板金部品において「ダボ高さ一任」という記載も見たことがあります。このように記載されていると当然図5の右のようなストレート部のないダボができても不思議ではありません。たまにこのようなダボを見かけることがあります。全くダボの役目を果たしていません。一般的にストレート部の寸法は板厚の半分くらいです。部品メーカーの実力にもよりますが、最低必要な高さの寸法を記載しておくべきと考えます。
図5 設計者が期待する高さのダボ(左)と高さを一任されてできたダボ(右)
部品の締結において「外れ無きこと」や「ガタツキのないこと」などの記載もよく見かけます。このような記載ですと、いくつの力(抜去力など)で外れてはいけないかが分かりません。しっかりと「抜去力は○○N以上のこと」と記載し、その測定方法を別途記載するべきです。
反りの規定
「反りは0.5mm以下のこと」と記載されている図面を見かけるこがあります。しかしこれだけでは反りの測定方法は分かりません。簡単に図示すると図6のように、3通りの測定の方法があります。よって反りの規定をする場合には、どのように測定するかを図示する必要があります。隙間ゲージを使うならその旨も記載します。簡単なイラストで指示できるものでしたら図面上に記載しても良いですが、検査標準書に記載しても良いと思います。
図6 いろいろある反りの測定方法
測定方法がまちまちになる図面の寸法記入
図面に記載される寸法は、量産で検査工程や出荷検査、納入検査などでも使用されます。よって測定方法が分かる寸法の記載方法でなければなりません。何通りもの測定方法がある記載方法では測定結果が微小に違ってくる可能性があります。下の図7の右を見てください。

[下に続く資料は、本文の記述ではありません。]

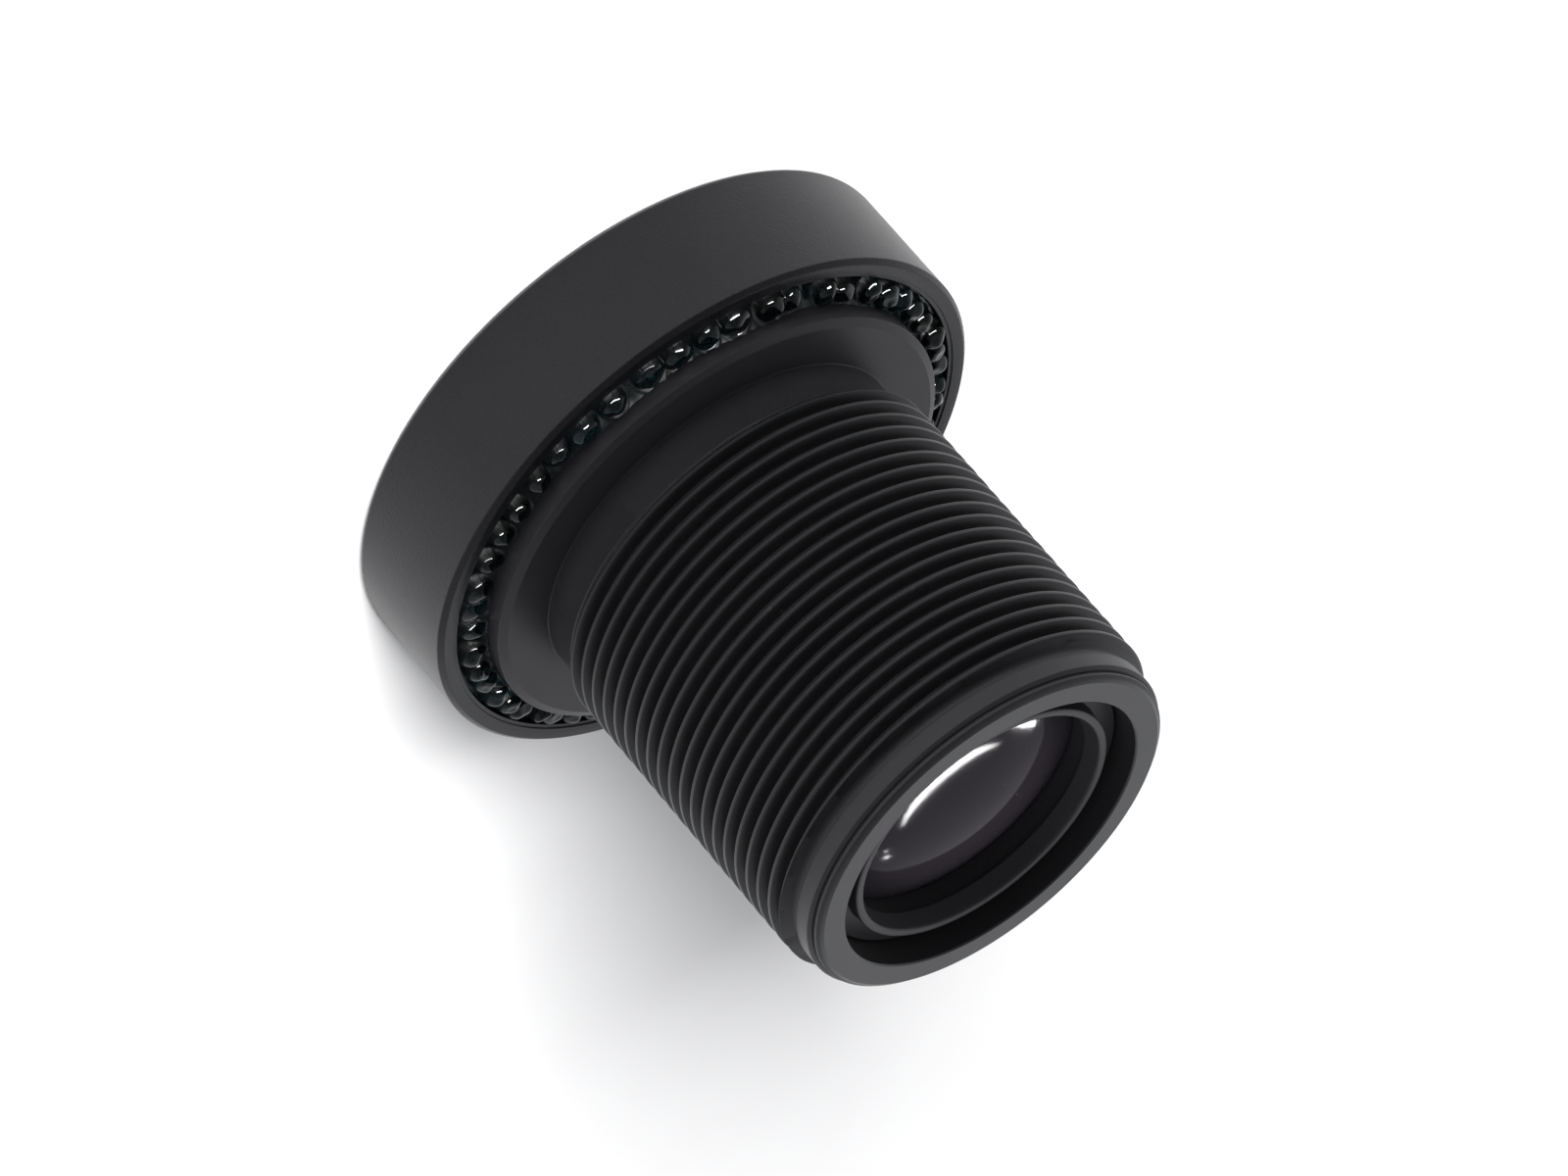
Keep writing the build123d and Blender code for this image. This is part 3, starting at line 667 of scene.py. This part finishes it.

図7 測定方法が分かる図面(左)と分からない図面(右)
右ように描かれた図面における設計者の意図は、幅120mmの部品の中心線を基準にして、それを中心線とする幅18mmの角穴を開けてくださいとなります。しかし幅120mmの中心には何もないため、まずは中心線を測定で作成する必要があります。その中心線の作成の方法は、この部品の右から60mmをとる方法と左から60mmをとる方法の2通りが有ります。この中心線を作成する段階で、これらの2通りの測定方法の違いから微小な差が生じてくる可能性があるのです。そうなるとその中心線を基準として測定する他の部位の寸法は、測定者の測定方法によって毎回微小に違いが出てきてしまうことになります。
基本的に「誰」が測定しても「同じ測定方法」になる必要があります。よって寸法の記載方法は図7の左のように、測定方法が分かるような記載方法である必要があります。